I held the jacket up in the air, waving it around to get Tom’s attention.

‘Nice,’ he replied, hands shoved deep inside his jacket pockets. ‘Blue.’

‘Yeah.’ I considered the shirt again. It was blue. Too blue? I hung it back on the rail and flicked through the alternatives. ‘Hmm.’

It was Saturday and I’d driven down to London for the day, desperate to get out of the village. Three days of radio silence from Liv was deafening, and with every passing second Long Harrington felt as though it was closing in on me. As far as I could see, I was the one who was owed an apology. Yes, I’d been out of order when I dropped her off at home but I’d apologized, I’d brought flowers, I’d done all the things I was supposed to do. Whether her silent treatment was punishment or she was truly angry with me, I did not know but if I knew one thing about women, it was that until she picked up the phone, all I could do was steer well clear.

Thursday and Friday I’d been able to concentrate on work, finalizing designs with the owners, literally forcing myself to sit in my workshop until I couldn’t keep my eyes open any longer, but by Saturday I couldn’t stand it any longer. I needed a break from my break.

‘Got a big occasion coming up?’ Tom asked. ‘I don’t think I’ve ever seen you in a suit outside of a wedding or a funeral.’

I shuddered involuntarily at the ‘W’ word.

‘No,’ I said, frowning at the suit section. He was right. I hardly ever wore a suit. ‘Just looking. I’m broke.’

And after several terse exchanges and threats of Mexican lawsuits from Pablo the events organizer, that was true. I was fairly certain his case wouldn’t hold up but there was a chance I’d want to go back to the country without having to worry he was waiting at the airport to break my legs.

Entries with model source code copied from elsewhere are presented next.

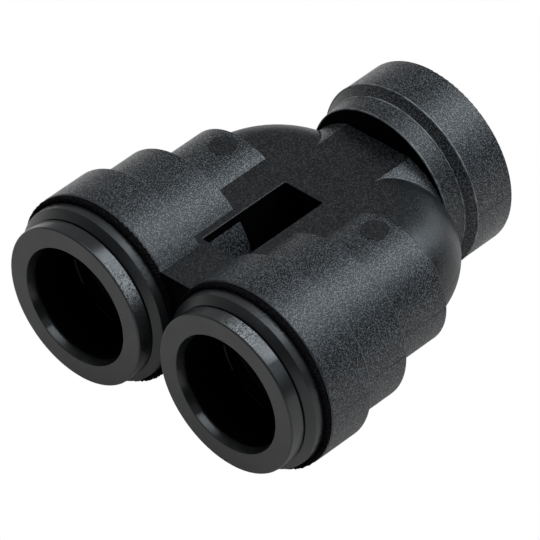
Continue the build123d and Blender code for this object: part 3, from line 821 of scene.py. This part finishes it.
def parting_line(material):
    """The fine ridge where the mould's halves met, at mid-height on both flanks.
    Each run is a line in the plane z = 0, straight or an arc, with a small diamond
    section: points at the line plus or minus a half width in z, and a height along
    the line's normal outwards and inwards."""
    share = np.linspace(0, 1, SEAM_POINTS)
    bend = SEAM_BEND * share
    bend_x = PORT_X - SHOULDER_INSET - SHOULDER_BEND_R
    reach = SHOULDER_BEND_R + HUB_HALF
    runs = []
    for outer, start, end in (
            (PORT_X + BARREL_R, 0.25, BARREL_LENGTH - 0.2),
            (PORT_X + SEAL_HOUSING_R, BARREL_LENGTH, SEAL_HOUSING_END - 0.2),
            (PORT_X + LEG_R, SEAL_HOUSING_END, LEG_END - 0.2),
            (BARREL_R, REAR_BARREL_Y + 0.1, BODY_LENGTH - 0.25)):
        line = np.stack([0 * share + outer, start + (end - start) * share], axis=-1)
        runs.append((line, np.stack([0 * share + 1, 0 * share], axis=-1)))
    way = np.stack([np.cos(bend), np.sin(bend)], axis=-1)
    runs.append((way * reach + (bend_x, SHOULDER_Y), way))
    vertices, faces = [], []
    for side in (-1, 1):
        for line, way in runs:
            ridge = np.zeros((SEAM_POINTS, 4, 3))
            ridge[:, :, :2] = line[:, None]
            ridge[:, 0, :2] += way * SEAM_HEIGHT
            ridge[:, 2, :2] -= way * SEAM_HEIGHT
            ridge[:, 1, 2], ridge[:, 3, 2] = SEAM_HALF_WIDTH, -SEAM_HALF_WIDTH
            ridge[:, :, 0] *= side
            first = len(vertices) * SEAM_POINTS * 4
            quads = np.array(grid_quads(
                np.arange(SEAM_POINTS), np.append(np.arange(4), 0), 4)) + first
            last = first + (SEAM_POINTS - 1) * 4
            run_faces = quads.tolist() + [
                [first + 3, first + 2, first + 1, first], [last, last + 1, last + 2, last + 3]]
            faces += run_faces if side > 0 else [face[::-1] for face in run_faces]
            vertices.append(ridge)
    spots = np.concatenate(vertices).reshape(-1, 3) + (0, BODY_FRONT_Y, AXIS_Z)
    return piece_from("parting_line", spots * MM, faces, material)


seam = parting_line(black_acetal)
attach(seam, "housing")

# ---------------------------------------------------------------------------
# Spacers and O-rings: behind each cartridge lie a flat moulded ring and a
# nitrile rubber ring, which seals on the tube. They are seen only down a bore.
SPACER_THICKNESS = 0.8
SPACER_INNER_R = SOCKET_R + 0.15
SPACER_EDGE_ROOM = 0.1
SPACER_ROUND = 0.12
O_RING_INNER_R = TUBE_D / 2 - 0.07
O_RING_SIDE_ROOM = 0.05
O_RING_SECTION_R = {"left": 1.15, "right": 1.15, "rear": 1.0}
O_RING_SECTION_POINTS = 28
INNER_RING_COLUMNS = 160


def plain_deep(name, dark, pale, rough):
    """A dull finish for a piece inside a port, mottled by the shared skin."""
    material = principled(name, Roughness=rough, Specular_IOR_Level=0.25)
    tree = material.node_tree
    skin = place_group(tree, spark_skin, {"Pit Scale": 3000.0})
    shader = tree.nodes["Principled BSDF"]
    tree.links.new(
        mix_colour(tree, skin.outputs["Patch"], dark, pale), shader.inputs["Base Color"])
    tree.links.new(
        band(tree, skin.outputs["Glint"], 0, 1, rough - 0.06, rough + 0.06),
        shader.inputs["Roughness"])
    return material


spacer_plastic = plain_deep("spacer_plastic", (0.006, 0.006, 0.006), (0.010, 0.010, 0.010), 0.5)
seal_rubber = plain_deep("seal_rubber", (0.007, 0.007, 0.007), (0.012, 0.012, 0.012), 0.6)
for port in ports:
    start = port.tail_end + COLLET_TAIL_ROOM
    end = start + SPACER_THICKNESS
    outer = CARTRIDGE_BARREL_R[port.name] - SPACER_EDGE_ROOM
    outline = rounded([
        (SPACER_INNER_R, start, SPACER_ROUND), (outer, start, SPACER_ROUND),
        (outer, end, SPACER_ROUND), (SPACER_INNER_R, end, SPACER_ROUND)])
    spacer = turned_piece(
        f"{port.name}_spacer_ring", port, outline, INNER_RING_COLUMNS, spacer_plastic)
    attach(spacer, "housing")
    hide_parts(f"{port.name}_spacer")
    section_r = O_RING_SECTION_R[port.name]
    around = np.arange(O_RING_SECTION_POINTS) * 2 * math.pi / O_RING_SECTION_POINTS
    outline = np.stack([
        O_RING_INNER_R + section_r * (1 + np.cos(around)),
        end + O_RING_SIDE_ROOM + section_r * (1 + np.sin(around))], axis=-1)
    o_ring = turned_piece(
        f"{port.name}_seal_ring", port, outline, INNER_RING_COLUMNS, seal_rubber)
    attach(o_ring, "housing")
    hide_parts(f"{port.name}_o_ring")

# ---------------------------------------------------------------------------
# Studio: a white sheet and white surroundings, which look pure white to the camera, two strong
# soft lamps high up behind and over the fitting, three weaker ones low behind it, and the camera.
# In what the fitting mirrors, the sheet darkens near it: a painted shadow, from ambient
# occlusion.
floor_mesh = bpy.data.meshes.new("floor")
floor_mesh.from_pydata([(-3, -3, 0), (3, -3, 0), (3, 3, 0), (-3, 3, 0)], [], [(0, 1, 2, 3)])
white_sheet = principled("white_sheet", Base_Color=(0.8, 0.8, 0.8, 1), Roughness=0.9)
floor_mesh.materials.append(white_sheet)
floor = bpy.data.objects.new("floor", floor_mesh)
bpy.context.scene.collection.objects.link(floor)
tree = white_sheet.node_tree
path = wire(tree, "LightPath")
# Painted shadow: the sheet's glow in reflections dims where ambient occlusion finds the fitting
# near.
open_sky = wire(tree, "AmbientOcclusion", {"Distance": 0.03}, samples=6).outputs["AO"]
mirrored_painted_shadow = band(tree, open_sky, 0.1, 1.0, 0.12, 0.82)
level = wire(tree, "Mix", {
    0: path.outputs["Is Camera Ray"], 2: mirrored_painted_shadow, 3: 1.0}, data_type="FLOAT").outputs[0]
glow = wire(tree, "Emission", {"Strength": level})
seen = sum_of(tree, "MAXIMUM", path.outputs["Is Camera Ray"], path.outputs["Is Glossy Ray"])
blend = wire(tree, "MixShader", {
    0: seen, 1: tree.nodes["Principled BSDF"].outputs[0], 2: glow.outputs[0]})
tree.links.new(blend.outputs[0], tree.nodes["Material Output"].inputs["Surface"])

world = bpy.data.worlds.new("surroundings")
bpy.context.scene.world = world
world.use_nodes = True
tree = world.node_tree
direction = wire(tree, "SeparateXYZ", {"Vector": wire(tree, "TexCoord").outputs["Generated"]})
left_wall = band(tree, direction.outputs["X"], -0.3, -0.9, 0.0, 0.32)
ceiling = band(tree, direction.outputs["Z"], 0.3, 0.9, 0.0, 0.28)
room = sum_of(tree, "ADD", left_wall, ceiling)
seen = wire(tree, "LightPath").outputs["Is Camera Ray"]
level = wire(tree, "Mix", {0: seen, 2: room, 3: 1.0}, data_type="FLOAT").outputs[0]
tree.links.new(level, tree.nodes["Background"].inputs["Strength"])
tree.nodes["Background"].inputs["Color"].default_value = (1, 1, 1, 1)


def softbox(name, azimuth, elevation, distance, width, height, radiance):
    """A soft lamp that faces the fitting from the given direction, in degrees, at a
    distance in metres. Its power is its radiance times its area times pi."""
    a, e = math.radians(azimuth), math.radians(elevation)
    away = Vector((math.sin(a) * math.cos(e), -math.cos(a) * math.cos(e), math.sin(e)))
    lamp = bpy.data.lights.new(name, "AREA")
    lamp.shape = "RECTANGLE"
    lamp.size, lamp.size_y = width, height
    lamp.energy = math.pi * width * height * radiance
    lamp.color = (0.84, 0.94, 1.0)
    holder = bpy.data.objects.new(name, lamp)
    holder.location = Vector((0, 0, AXIS_Z * MM)) + away * distance
    holder.rotation_mode = "QUATERNION"
    holder.rotation_quaternion = (-away).to_track_quat("-Z", "Y")
    bpy.context.scene.collection.objects.link(holder)


softbox("high_softbox", 154, 52, 0.5, 0.26, 0.26, 5.7)
softbox("low_softbox", 172, 18, 0.6, 0.30, 0.24, 2.6)
softbox("middle_softbox", 150, 33, 0.5, 0.22, 0.20, 2.4)
softbox("right_softbox", 120, 30, 0.6, 0.24, 0.24, 0.7)
softbox("overhead_strip", 70, 79, 0.5, 0.12, 0.56, 5.0)

CAMERA_AIM = Vector((-1.279, -3.481, 10.479)) * MM
CAMERA_AZIMUTH = math.radians(45.103)
CAMERA_ELEVATION = math.radians(38.928)
CAMERA_ROLL = math.radians(2.754)
CAMERA_DISTANCE = 940.2 * MM
CAMERA_LENS = 529.33  # on the 36 mm sensor: the fitting is seen from afar
away = Vector((
    math.sin(CAMERA_AZIMUTH) * math.cos(CAMERA_ELEVATION),
    -math.cos(CAMERA_AZIMUTH) * math.cos(CAMERA_ELEVATION),
    math.sin(CAMERA_ELEVATION)))
level_right = Vector((math.cos(CAMERA_AZIMUTH), math.sin(CAMERA_AZIMUTH), 0))
right = Matrix.Rotation(CAMERA_ROLL, 3, -away) @ level_right
up = away.cross(right)
camera_data = bpy.data.cameras.new("camera")
camera_data.lens = CAMERA_LENS
camera_data.sensor_width = 36
camera_data.clip_start, camera_data.clip_end = 0.05, 20
camera = bpy.data.objects.new("camera", camera_data)
camera.matrix_world = Matrix.Translation(CAMERA_AIM + away * CAMERA_DISTANCE) @ Matrix(
    (right, up, away)).transposed().to_4x4()
bpy.context.scene.collection.objects.link(camera)
bpy.context.scene.camera = camera
bpy.context.scene.view_settings.view_transform = "Standard"
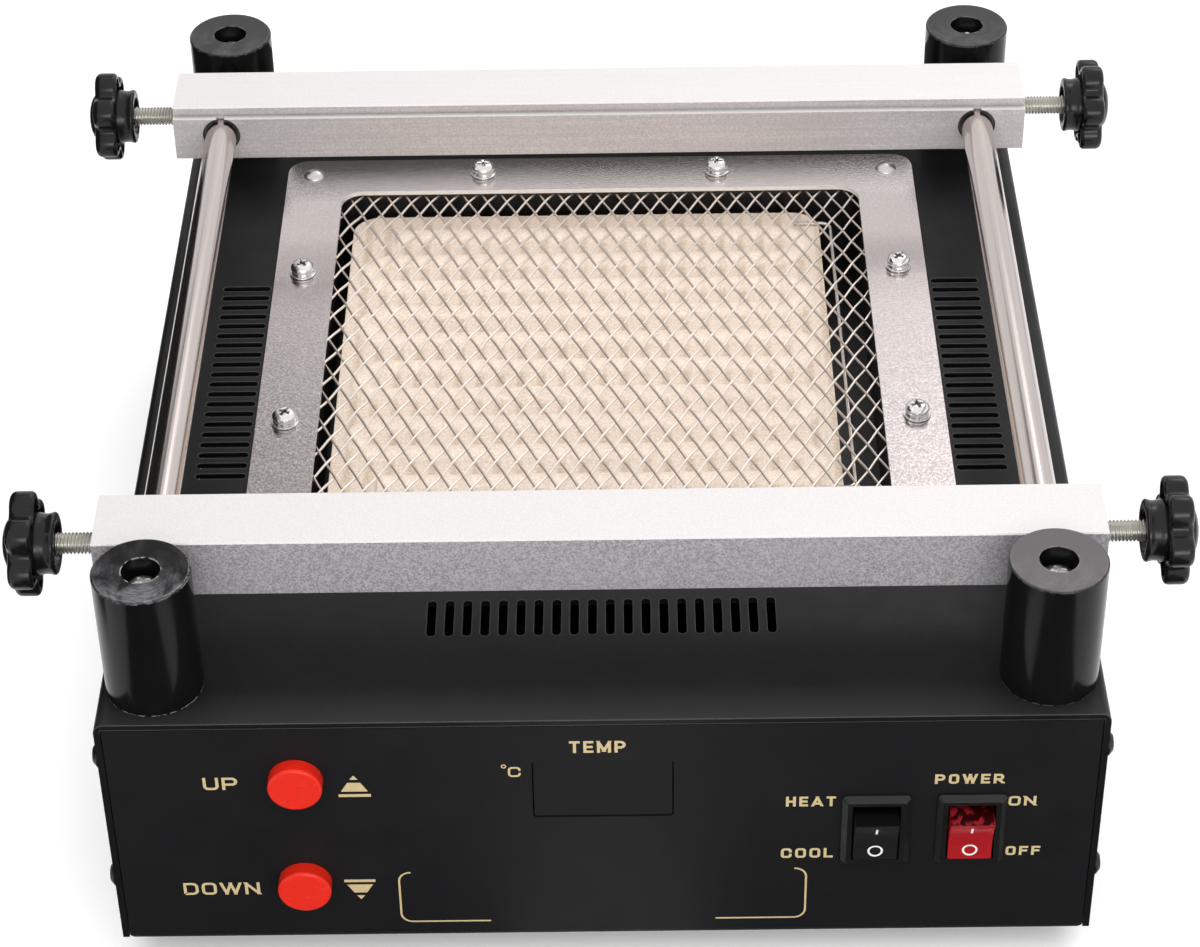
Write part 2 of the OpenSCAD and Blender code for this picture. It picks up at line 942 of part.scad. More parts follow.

‘Right, well, do you want to look later?’ Tom leaned against a display case full of cuff links, jumping back to his feet when he realized it wouldn’t take his weight. ‘I’m dying of thirst over here.’

‘Can I help you?’

A tiny redhead with a name badge appeared at my elbow, a deliberate pout on her pretty face. ‘Looking for anything in particular?’

‘No,’ I picked up another jacket and immediately put it back down, ‘not really.’

‘Thanks,’ Tom added on my behalf. ‘He’s not sure what he’s looking for.’

‘I could help if you like?’ the girl offered. I tried to check her name badge without looking at her chest but since she was wearing an insanely low-cut T-shirt and had pinned her badge directly at cleavage level that was near enough impossible. Rebecca. Her name was Rebecca and she had a fine pair.

‘If it’s a suit you’re after, I’d definitely go with something slim fitting, single-breasted. Maybe a dark charcoal or a midnight blue rather than a black? We’ve got some really nice options for taller guys actually. You would look so amazing in a Paul Smith or – oh, there’s a new Tom Ford suit just in that would really just hug your shoulders.’

‘There you go, Ad,’ Tom said elbowing me in the ribs. ‘You need a Tom Ford to hug your shoulders.’

‘I don’t wear suits all that often,’ I told the sales assistant as she looked me up and down slowly before picking two shirts up and throwing them over her arm. ‘I’m just looking.’